Could you copy every line from the material below in which "Vector" appears?
***** Recorded data *****
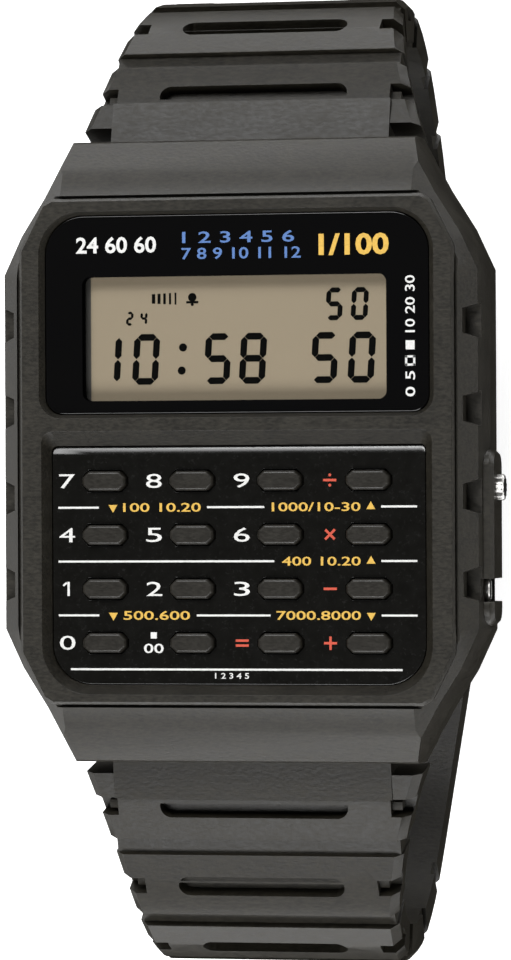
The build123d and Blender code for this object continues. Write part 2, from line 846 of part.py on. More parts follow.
# Side buttons, with the seal, the return spring and the retaining clip of each
for name, button_y, head_radius, tip_x in buttons:
    seal_x = head_root_x + seal_offset
    seal_outer_radius = head_radius + seal_squeeze
    seal_inner_radius = seal_outer_radius - seal_section
    with BuildPart() as button:
        with BuildSketch(Plane.YZ.offset(head_root_x)):
            with Locations((button_y, button_z)):
                Circle(head_radius)
        extrude(amount=seal_x + seal_section - head_root_x)
        with BuildSketch(Plane.YZ.offset(seal_x + seal_section)):
            with Locations((button_y, button_z)):
                if name == "mode":
                    Polygon(*flute_outline(head_radius), align=None)
                else:
                    Circle(head_radius)
        extrude(amount=tip_x - seal_x - seal_section)
        chamfer(edges().group_by(Axis.X)[-1], head_edge)
        with BuildSketch(Plane.YZ.offset(stem_tip_x)):
            with Locations((button_y, button_z)):
                Circle(stem_radius)
        extrude(amount=head_root_x - stem_tip_x)
        with BuildSketch(Plane.YZ.offset(seal_x)):
            with Locations((button_y, button_z)):
                Circle(head_radius)
                Circle(seal_inner_radius - running_gap / 2, mode=Mode.SUBTRACT)
        extrude(amount=seal_section / 2 + running_gap, both=True, mode=Mode.SUBTRACT)
        with BuildSketch(Plane.YZ.offset(clip_disc_x - running_gap)):
            with Locations((button_y, button_z)):
                Circle(stem_radius)
                Circle(stem_groove_radius, mode=Mode.SUBTRACT)
        extrude(amount=clip_disc_thickness + 2 * running_gap, mode=Mode.SUBTRACT)
        if name == "adjust":
            with Locations((tip_x, button_y, button_z)):
                Box(2 * head_edge, 2 * head_radius, 2 * head_edge, mode=Mode.SUBTRACT)
    button.part.label = f"{name}_button"
    export_step(button.part, f"parts/{name}_button.step")

    with BuildPart() as seal:
        with BuildSketch(Plane.YZ.offset(seal_x)):
            with Locations((button_y, button_z)):
                Circle(seal_outer_radius)
                Circle(seal_inner_radius, mode=Mode.SUBTRACT)
        extrude(amount=seal_section / 2, both=True)
    seal.part.label = f"{name}_seal"
    export_step(seal.part, f"parts/{name}_seal.step")

    with BuildPart() as clip:
        with BuildSketch(Plane.YZ.offset(clip_disc_x)):
            with Locations((button_y, button_z)):
                RegularPolygon(clip_disc_radius, clip_disc_sides)
                RegularPolygon(
                    stem_groove_radius + running_gap / 2, clip_disc_sides,
                    major_radius=False, mode=Mode.SUBTRACT,
                )
                with Locations((0, -clip_disc_radius / 2)):
                    Rectangle(clip_mouth, clip_disc_radius, mode=Mode.SUBTRACT)
        extrude(amount=clip_disc_thickness)
    clip.part.label = f"{name}_clip"
    export_step(clip.part, f"parts/{name}_clip.step")

    spring_low_x = bore_shoulder_x + spring_wire
    spring_reach = head_root_x - spring_wire - spring_low_x
    spring_radius = (head_radius + stem_radius) / 2 + running_gap / 2
    with BuildPart() as spring:
        spring_base = Plane(
            origin=(spring_low_x, button_y, button_z), x_dir=(0, 1, 0), z_dir=(1, 0, 0)
        )
        with BuildLine(spring_base) as coil:
            Polyline(*coil_points(spring_radius, spring_reach, spring_turns))
        with BuildSketch(Plane(coil.wire() ^ 0)):
            Rectangle(spring_wire, spring_wire)
        sweep(transition=Transition.RIGHT)
    spring.part.label = f"{name}_spring"
    export_step(spring.part, f"parts/{name}_spring.step")

# Spring bars in the case ends
for side, name in zip(sides, ("upper_spring_bar", "lower_spring_bar")):
    with BuildPart() as spring_bar:
        with BuildSketch(Plane.YZ):
            with Locations((side * bar_y, bar_z)):
                Circle(bar_radius)
        extrude(amount=seat_half_width - running_gap, both=True)
        with BuildSketch(Plane.YZ):
            with Locations((side * bar_y, bar_z)):
                RegularPolygon(bar_tip_radius, bar_tip_sides)
        extrude(amount=seat_half_width + bar_tip_length, both=True)
    spring_bar.part.label = name
    export_step(spring_bar.part, f"parts/{name}.step")

# Strap halves
halves = (
    ("upper_strap", 1, upper_length, upper_root_angle, upper_bend_shares, upper_ribs),
    ("lower_strap", -1, lower_length, lower_root_angle, lower_bend_shares, lower_ribs),
)
for name, side, length, root_angle, bend_shares, ribs in halves:
    def across(place):
        """Plane across this half at a distance from its bar."""
        return strap_plane(side, place, length, root_angle, bend_shares)

    # Stations: three to each rib, then closer in the last bend
    step = rib_pitch / 3
    places = [root_place + step * index for index in range(int((length - root_place) / step))]
    tongue_half_width = seat_half_width - seat_gap
    with BuildPart() as strap:
        if name == "lower_strap":
            places = [place for place in places if place < length - tip_radius - step / 2]
            places.append(length - tip_radius)
        else:
            places = [place for place in places if place < length - step / 2]
            places.append(length)
        for place in places:
            with BuildSketch(across(place)):
                strap_section(strap_width(place), strap_thickness(place))
        if name == "lower_strap":
            for share in tip_shares:
                with BuildSketch(across(length - tip_radius + share * tip_radius)):
                    strap_section(tail_width * sqrt(1 - share ** 2), tail_thickness)
        loft(ruled=True)
        # Root: a barrel on the bar and a narrow tongue between the lugs
        with BuildSketch(across(0)):
            Rectangle(2 * tongue_half_width, root_thickness)
        extrude(amount=root_place + step)
        with BuildSketch(Plane.YZ):
            with Locations((side * bar_y, bar_z)):
                Circle(root_thickness / 2)
        extrude(amount=tongue_half_width, both=True)
        with BuildSketch(Plane.YZ):
            with Locations((side * bar_y, bar_z)):
                Circle(bar_radius + running_gap)
        extrude(amount=root_width, both=True, mode=Mode.SUBTRACT)
        # Cross grooves between the ribs, stepped in at both edges
        for rib in range(ribs):
            place = first_slot_place + (rib + 1 / 2) * rib_pitch
            half_width = strap_width(place) / 2
            with Locations(outer_plane(across(place), place)):
                Box(
                    root_width + overrun, rib_groove, 2 * rib_groove_depth,
                    mode=Mode.SUBTRACT,
                )
                with Locations((half_width, 0), (-half_width, 0)):
                    Box(
                        2 * rib_groove_step, rib_groove, 3 * root_thickness,
                        mode=Mode.SUBTRACT,
                    )
        # Long slots and the notches beside them
        for index, slot_length in enumerate(slot_lengths):
            place = first_slot_place + index * rib_pitch
            half_width = strap_width(place) / 2
            face = outer_plane(across(place), place)
            with BuildSketch(face):
                SlotOverall(slot_length, slot_width)
            extrude(amount=-slot_depth, mode=Mode.SUBTRACT)
            with Locations(face):
                with Locations((half_width, 0), (-half_width, 0)):
                    Box(
                        2 * edge_notch_width, edge_notch_length, 2 * edge_notch_depth,
                        mode=Mode.SUBTRACT,
                    )
                tab_x = half_width - edge_notch_width + edge_tab_width / 2
                tab_height = edge_notch_depth - edge_tab_drop
                with Locations((tab_x, 0), (-tab_x, 0)):
                    with Locations((0, 0, -edge_notch_depth)):
                        Box(
                            edge_tab_width, edge_tab_length, tab_height,
                            align=(Align.CENTER, Align.CENTER, Align.MIN),
                        )
        if name == "lower_strap":
            # Holes for the buckle's tongue
            for index in range(hole_count):
                place = hole_first_place + index * hole_pitch
                with BuildSketch(outer_plane(across(place), place)):
                    RegularPolygon(hole_radius, hole_sides)
                extrude(amount=root_thickness, both=True, mode=Mode.SUBTRACT)
        else:
            # Two eyes round the buckle's bar, with a gap between them for the tongue
            end = across(length)
            buckle_y = end.origin.Y
            buckle_z = end.origin.Z
            with BuildSketch(Plane.YZ):
                with Locations((buckle_y, buckle_z)):
                    Circle(eye_radius)
            extrude(amount=tail_width / 2, both=True)
            with BuildSketch(Plane.YZ):
                with Locations((buckle_y, buckle_z)):
                    Circle(bar_radius + running_gap)
            extrude(amount=tail_width, both=True, mode=Mode.SUBTRACT)
            with Locations((0, buckle_y, buckle_z)):
                Box(eye_gap_width, 4 * eye_radius, 4 * eye_radius, mode=Mode.SUBTRACT)
    strap.part.label = name
    export_step(strap.part, f"parts/{name}.step")

# Buckle: level frame, bar and tongue
buckle_half_width = tail_width / 2 + buckle_side_gap + buckle_arm_width
window_half = buckle_half_width - buckle_arm_width
with BuildPart() as buckle_frame:
    with BuildSketch(Plane.XY.offset(buckle_z)):
        with Locations((0, buckle_y + eye_radius)):
            Rectangle(
                2 * buckle_half_width, buckle_reach + eye_radius,
                align=(Align.CENTER, Align.MAX),
            )
        fillet(vertices().group_by(Axis.Y)[0], buckle_front_width)
        with Locations((0, buckle_y - buckle_reach + buckle_front_width)):
            Rectangle(
                2 * window_half, buckle_reach + 2 * eye_radius,
                align=(Align.CENTER, Align.MIN), mode=Mode.SUBTRACT,
            )
    extrude(amount=buckle_thickness / 2, both=True)
    chamfer(
        edges().filter_by(Axis.X).group_by(Axis.Y)[0]
        + edges().filter_by(Axis.Y).group_by(Axis.X)[0]
        + edges().filter_by(Axis.Y).group_by(Axis.X)[-1],
        buckle_edge,
    )
    with BuildSketch(Plane.YZ):
        with Locations((buckle_y, buckle_z)):
            Circle(bar_tip_radius + running_gap)
    extrude(amount=buckle_half_width + overrun, both=True, mode=Mode.SUBTRACT)
buckle_frame.part.label = "buckle_frame"
export_step(buckle_frame.part, "parts/buckle_frame.step")

with BuildPart() as buckle_bar:
    with BuildSketch(Plane.YZ):
        with Locations((buckle_y, buckle_z)):
            Circle(bar_radius)
    extrude(amount=tail_width / 2, both=True)
    with BuildSketch(Plane.YZ):
        with Locations((buckle_y, buckle_z)):
            RegularPolygon(bar_tip_radius, bar_tip_sides)
    extrude(amount=window_half + bar_tip_length, both=True)
buckle_bar.part.label = "buckle_bar"
export_step(buckle_bar.part, "parts/buckle_bar.step")

blade_top_z = buckle_z - buckle_thickness / 2 - tongue_lift
with BuildPart() as buckle_tongue:
    with BuildSketch(Plane.YZ):
        with Locations((buckle_y, buckle_z)):
            Circle(eye_radius)
        with Locations((buckle_y, blade_top_z)):
            Rectangle(
                buckle_reach + tongue_overhang, tongue_thickness,
                align=(Align.MAX, Align.MAX),
            )
        with Locations((buckle_y, buckle_z)):
            Circle(bar_radius + running_gap, mode=Mode.SUBTRACT)
    extrude(amount=tongue_width / 2, both=True)
    tip_y = buckle_y - buckle_reach - tongue_overhang
    with BuildSketch(Plane.XY.offset(blade_top_z)):
        for side in sides:
            Polygon(
                (side * tongue_tip_width / 2, tip_y - overrun),
                (side * tongue_tip_width / 2, tip_y),
                (side * tongue_width / 2, tip_y + buckle_front_width),
                (side * tongue_width, tip_y + buckle_front_width),
                (side * tongue_width, tip_y - overrun),
                align=None,
            )
    extrude(amount=2 * tongue_thickness, both=True, mode=Mode.SUBTRACT)
buckle_tongue.part.label = "buckle_tongue"
export_step(buckle_tongue.part, "parts/buckle_tongue.step")

# Free loop round the straight stretch of the upper half
keeper_plane = strap_plane(1, keeper_place, upper_length, upper_root_angle, upper_bend_shares)
keeper_inner_width = tail_width + 2 * keeper_side_gap
keeper_inner_height = tail_thickness + keeper_strap_gap + keeper_room
keeper_shift = (keeper_room - keeper_strap_gap) / 2
with BuildPart() as strap_keeper:
    with BuildSketch(keeper_plane):
        with Locations((0, -keeper_shift)):
            RectangleRounded(
                keeper_inner_width + 2 * keeper_wall, keeper_inner_height + 2 * keeper_wall,
                keeper_wall,
            )
            Rectangle(keeper_inner_width, keeper_inner_height, mode=Mode.SUBTRACT)
    extrude(amount=keeper_length)
strap_keeper.part.label = "strap_keeper"
export_step(strap_keeper.part, "parts/strap_keeper.step")

print(f"buckle bar at y {buckle_y:.3f}, z {buckle_z:.3f}")
print(f"keeper at y {keeper_plane.origin.Y:.3f}, z {keeper_plane.origin.Z:.3f}")
print(f"keeper slides along {keeper_plane.z_dir}")
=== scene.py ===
"""Dress the calculator watch: moulded resin, display window, keypad, prints, metal and studio."""

import logging
import math
from dataclasses import dataclass, field
from enum import Enum

import bmesh
import bpy
from mathutils import Euler, Matrix, Vector


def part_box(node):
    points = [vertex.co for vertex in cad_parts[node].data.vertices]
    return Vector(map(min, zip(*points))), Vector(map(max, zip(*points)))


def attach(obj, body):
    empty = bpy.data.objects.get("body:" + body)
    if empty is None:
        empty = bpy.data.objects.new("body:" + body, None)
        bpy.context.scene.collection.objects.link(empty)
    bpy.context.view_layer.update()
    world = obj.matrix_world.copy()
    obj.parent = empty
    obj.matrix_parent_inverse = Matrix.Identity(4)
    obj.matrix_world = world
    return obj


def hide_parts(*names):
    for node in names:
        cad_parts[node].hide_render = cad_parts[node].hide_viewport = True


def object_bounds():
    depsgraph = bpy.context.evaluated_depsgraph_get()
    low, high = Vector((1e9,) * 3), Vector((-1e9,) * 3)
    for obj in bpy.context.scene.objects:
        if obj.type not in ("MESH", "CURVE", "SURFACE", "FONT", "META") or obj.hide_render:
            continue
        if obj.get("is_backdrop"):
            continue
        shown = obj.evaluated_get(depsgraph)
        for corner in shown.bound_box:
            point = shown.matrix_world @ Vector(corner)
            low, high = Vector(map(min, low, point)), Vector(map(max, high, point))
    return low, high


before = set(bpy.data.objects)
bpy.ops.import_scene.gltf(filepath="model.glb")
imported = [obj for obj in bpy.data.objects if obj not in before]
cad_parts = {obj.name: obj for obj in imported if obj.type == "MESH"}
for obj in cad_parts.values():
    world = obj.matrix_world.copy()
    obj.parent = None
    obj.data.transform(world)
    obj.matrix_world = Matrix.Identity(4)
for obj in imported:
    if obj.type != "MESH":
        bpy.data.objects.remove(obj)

LOG = logging.getLogger("calculator_watch")
MM = 0.001
MERGE_DISTANCE = 1e-7
SMOOTH_ANGLE = 32.0
PLAIN_CREASE = 30.0
SHARP_CREASE = 40.0
ROUNDING_STEPS = 2

Colour = tuple[float, float, float, float]
Point = tuple[float, float, float]
Value = "float | Channel"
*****
### Solved exercise
from mathutils import Euler, Matrix, Vector
    return Vector(map(min, zip(*points))), Vector(map(max, zip(*points)))
    low, high = Vector((1e9,) * 3), Vector((-1e9,) * 3)
            point = shown.matrix_world @ Vector(corner)
            low, high = Vector(map(min, low, point)), Vector(map(max, high, point))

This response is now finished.